The west (rear) elevation features a two-story residential section approximately 20' x 60', surmounted by a gable roof. Openings include paired entry doors and flanking windows below and large paired one-over-one double hung windows above. The remainder of this elevation is one story with typical openings for rear access. The south elevation is hidden by an adjacent commercial building. The gable roof is finished with corrugated tin panels. The ridge is situated over the center of the north section and slopes over the center and south sections of the building, Skylights, now covered over, were originally found near the rear of the center section, north section, and on the two story living area to the rear.

The interior of the Willcox Commercial Company reflects both its evolutionary additive character and its commercial use. The large volume is divided into two bays with the dividing wall exhibiting an early smaller opening and one larger opening made in 1972. The floors are finished throughout with hardwood, and the ceiling in each of the three sections is finished with pressed metal in different patterns. The ceiling of the north bay is insulated with a thick layer of dirt, a method not uncommon to early construction in Arizona.

The rear of the north bay features an office balcony which retains its original spaces, materials, and some furnishings, including a large safe. The balustrade leading to the office features square, boxed newel posts capped with marble. A living area is connected to the office balcony and most of the original floor plan is intact.

==History==
The area in which Willcox is located was the primary focus of the United States military campaign against the Chiricahua in the second half of the 19th century. As part of this campaign, Fort Bowie was established in 1862, approximately 25 miles southeast of present-day Willcox. This was the only outpost of civilization in the area until Fort Grant was established 35 miles to the north in 1872. Later, Fort Thomas was established 60 miles to the north in 1833.

A second major influence in the development of the region was the construction of the Southern Pacific Railroad. Grading for the alignment was underway in Sulphur Springs Valley in 1877, and a temporary camp was set up at the present site of Will cox by 1878. By 1880 the railroad reached Willcox and the settlement was well on its way to becoming a permanent town in the Arizona Territory. An article in the Arizona Daily Star on October 28, 1880, reported that a building boom was underway with tents being replaced by permanent stone and adobe structures. At that time the town was named in honor of General O. B. Willcox, commander of the Department of Arizona.

A third major factor in the historical development of Willcox was the cattle ranching industry. At that time Sulphur Springs Valley was one of the finest stock ranges in the west. Willcox developed into a supply point for ranchers throughout the region due to the presence of the railroad and quickly grew to importance as a cattle shipping center.

The Willcox Commercial Company originated through the efforts of John H. Norton, and M. W. Stewart, two of the earliest businessmen in the community.

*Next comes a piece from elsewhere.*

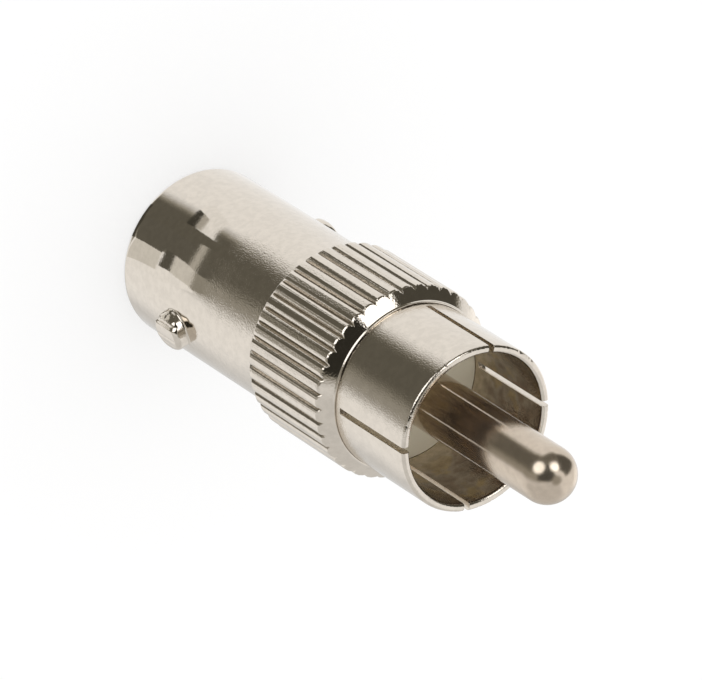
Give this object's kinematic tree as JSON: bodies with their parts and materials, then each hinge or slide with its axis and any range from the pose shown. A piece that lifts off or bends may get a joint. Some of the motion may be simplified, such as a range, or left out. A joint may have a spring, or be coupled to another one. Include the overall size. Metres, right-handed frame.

Norton was a post trader at Fort Grant in 1876 and recognized the larger regional opportunities of the mercantile business. He joined forces with Stewart, and in 1880 they set up the John H. Norton and Company in Willcox. The first portion of the present building was erected at this time along with a large warehouse. By 1884 they had a large warehouse, corral and feedyard, beside a large store. In addition to providing the local ranchers and cowboys with needed supplies, the store served the military posts at Fort Bowie, Fort Grant, and Fort Thomas throughout their existence. Norton and Stewart also ran a six horse stage coach line to all three installations.

The John H. Norton and Company store continued to serve the area while Will cox enjoyed a steady growth over the next 25 years. Around the turn of the century, Stewart sold his interest to Henry A. Morgan, who had been the bookkeeper for the store at Fort Grant. The Norton-Morgan Commercial Company expanded its Willcox facilities by building an addition to the north on the corner of Railroad Avenue and Stewart Street. Both wholesale and retail business was carried, and c. 1920 a new addition was built on the south.

A post World War I recession resulted in the sale of the business in 1923 to Guy and Hazel Holt, who changed the name to the Willcox Commercial Company. The Holts owned and operated the business until 1937 when it was sold to Holt's sister and brother-in-law, Edith and Lynn Camp. The Camps operated the business until 1974 when it was sold to Richard and Leona Seidel.

As a major supplier of commercial goods from its inception in 1880 to the present, the Willcox Commercial Company has consistently played a large role in the economic life of Willcox and southeastern Arizona. The significance of the Willcox Commercial Company building is also derived from its association with locally prominent individuals, John H. Norton and Henry A. Morgan. Norton was born near Boston in 1847 and emigrated west to Colorado where, by 1869, he owned a general merchandise store. In 1876 he operated the commissary at Fort Grant and quickly became one of the region's major entrepreneurs. He eventually owned half a dozen stores in northern Cochise County. In addition to those at Fort Grant and Willcox, he owned mercantile establishments in Pearce, Cochise, and Johnson. Henry A. Morgan was associated with the Norton-Morgan Commercial Company during the first two decades of the 20th century. He was a local community leader for 40 years and had the distinction of serving as the first mayor of Willcox.